Orlando Magic co-founder, basketball Hall-of-Fame honoree and sports legend Pat Williams is stepping away from the sport, after a career that has spanned more than five decades, including more than 30 years with the Magic.

"We are so grateful to Pat Williams for what he has done for sports in Orlando, Fla.," said Orlando Magic Chairman Dan DeVos. "Back in 1986 sat this beautiful city in the center of the state that was the perfect spot to bring what was missing - NBA basketball to the great people of Orlando. On behalf of our entire family, we thank Pat for making the Magic a reality." 

Williams, along with Central Florida businessman Jimmy Hewitt, began the process of bringing an NBA team to Orlando in 1986. On April 22, 1987, the NBA Board of Governors granted an expansion franchise to Orlando, and on December 22, 1988, the Magic sold their 10,000th season ticket, thus fulfilling their commitment to the NBA and the Magic were born.  

Williams started his basketball career with the Philadelphia 76ers as the club's business manager in 1968. He followed that with his first general manager role in the NBA joining the Chicago Bulls as their GM at the age of 29. He remained a general manager in the league for 27 years in stints with the Bulls, Hawks and Sixers, playing a major role in bringing the NBA title to Philadelphia in 1983.

Williams served as the Magic’s first GM from the inaugural season in 1989 until 1996, when he became the senior vice president.

Williams was diagnosed in February 2011 with multiple myeloma. After several rounds of chemotherapy and a stem cell transplant, the cancer is now in remission. Williams has accepted positions on several boards for different cancer groups throughout the country, including an appointment on the Board of Directors for the Multiple Myeloma Research Foundation.

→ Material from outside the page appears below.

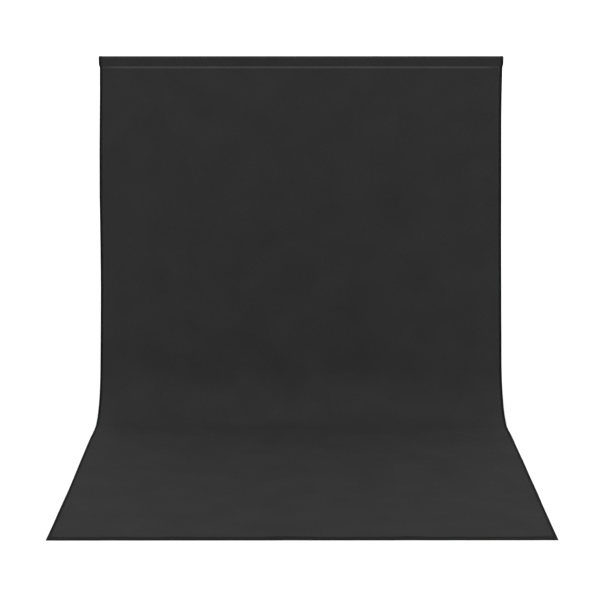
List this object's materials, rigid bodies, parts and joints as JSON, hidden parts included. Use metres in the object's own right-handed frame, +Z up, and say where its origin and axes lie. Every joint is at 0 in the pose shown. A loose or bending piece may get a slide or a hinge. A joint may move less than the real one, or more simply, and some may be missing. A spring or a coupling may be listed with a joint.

Williams is a former college baseball player, and he started his sports management career as a minor league baseball executive, before making the move to professional basketball.  He is the author of over 100 books, including his most recent publication, Character Carved in Stone. He is also the father of 19 children — 14 of whom he and his wife Ruth adopted from foreign countries. 

"Pat's many accomplishments will always be remembered, but ultimately he was a visionary who helped transform the world of sports in multiple ways," said Magic CEO Alex Martins. "From bringing the Magic to Orlando, to transforming sports marketing and promotions, he was always one step ahead. Pat forever changed the sports landscape in Orlando. He shined a light on what has been known for so long from native Central Floridians, that this is a fabulous place to live, work and play. We all owe him a debt of gratitude."